No, I am not talking about the Afghan-Canadian brother, Hasibullah Sadiqi, who has just been found guilty in Ottawa, Canada for having killed his sister and her fiancee and who has just been sentenced to 25 years to life. Rather, I am talking about the Pakistani-Dane Akhtar Abbas, who in 2006 shot his sister Ghazala Khan to death and also shot her husband, Emal Khan, who survived the deadly shooting.
There are many similarities between these two cases, and one very important difference. First, the similarities:
– Both cases involved Muslim brothers who shot and killed their younger Muslim sisters, aged 18 and 20, and who shot their Muslim brother-in-laws as well — only one brother-in-law died of his wounds.
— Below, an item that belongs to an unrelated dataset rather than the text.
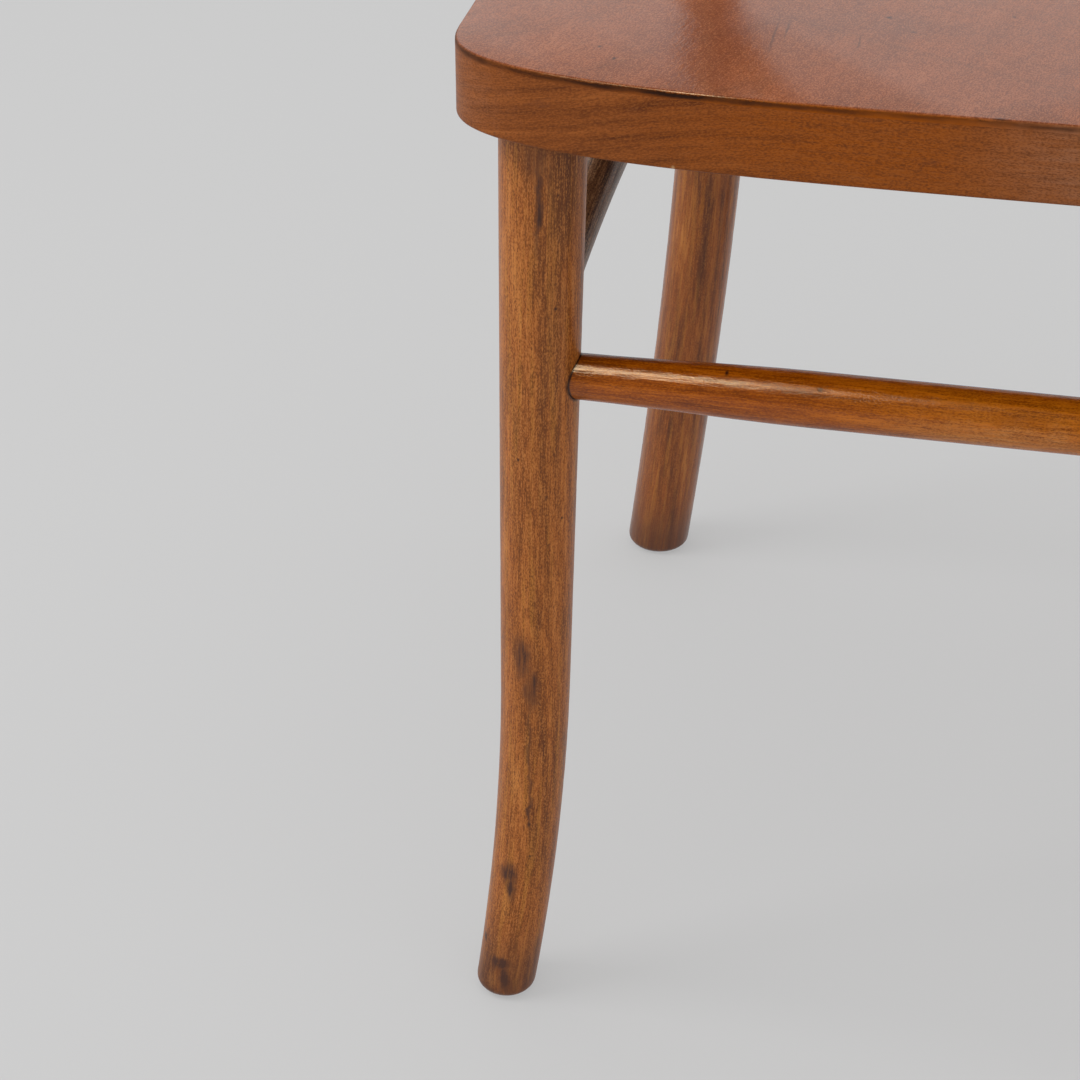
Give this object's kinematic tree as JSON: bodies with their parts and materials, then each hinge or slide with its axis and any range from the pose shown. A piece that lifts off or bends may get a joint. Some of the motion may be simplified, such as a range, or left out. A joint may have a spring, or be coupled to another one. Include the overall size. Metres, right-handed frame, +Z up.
{
  "type": "bentwood bistro chair",
  "caption": "Bentwood bistro chair with a flat plywood-covered seat, sabre front legs, a bent back bow that forms the rear legs, and turned and arched stretchers.",
  "frame": {"origin": "on the floor, on the chair's centre plane, under the middle of its overall depth", "axes": "+Z up, -Y the way the chair faces, +X to the chair's right as seen from the front"},
  "size_m": [0.389, 0.4638, 0.88],
  "materials": {
    "bent_rod_wood": "steam-bent beech, red-brown stain under satin-gloss lacquer",
    "seat_ring_wood": "steam-bent beech, amber-brown stain under satin-gloss lacquer, grain along the ring",
    "seat_panel_veneer": "veneered plywood, red-brown stain under worn gloss lacquer, grain front to back",
    "front_leg_wood": "turned beech, mottled orange-brown stain under satin-gloss lacquer",
    "stretcher_wood": "turned beech, amber stain under gloss lacquer",
    "side_stretcher_wood": "steam-bent beech, brown stain under satin-gloss lacquer",
    "wedge_wood": "bare beech",
    "bolt_steel": "dulled mild steel",
    "screw_brass": "tarnished brass"
  },
  "bodies": {
    "root": {"back_bow": "bent_rod_wood", "inner_bow": "bent_rod_wood", "seat_ring": "seat_ring_wood", "seat_panel": "seat_panel_veneer", "front_leg_left": "front_leg_wood", "leg_wedge_left": "wedge_wood", "front_leg_right": "front_leg_wood", "leg_wedge_right": "wedge_wood", "front_stretcher": "stretcher_wood", "rear_stretcher": "stretcher_wood", "left_side_stretcher": "side_stretcher_wood", "seat_bolt_left": "bolt_steel", "seat_bolt_washer_left": "bolt_steel", "seat_bolt_nut_left": "bolt_steel", "inner_bow_screw_left_lower": "screw_brass", "inner_bow_screw_left_upper": "screw_brass", "right_side_stretcher": "side_stretcher_wood", "seat_bolt_right": "bolt_steel", "seat_bolt_washer_right": "bolt_steel", "seat_bolt_nut_right": "bolt_steel", "inner_bow_screw_right_lower": "screw_brass", "inner_bow_screw_right_upper": "screw_brass"}
  },
  "joints": []
}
– Both sisters were deemed guilty, not only of marrying men of their own choosing but of being intimate with them before marriage.
– Both victims were lured to their deaths by promises of false reconciliation or understanding.
– Both victims did not want to “believe” that their brothers or their families would really kill them.
– Both brothers and their sister-victims had essentially grown up in the West.
– The fathers of both victims had lived either in Canada or in Denmark for thirty to forty years.
– The prosecution in both cases recognized the murders as “honor killings” and prosecuted them as such.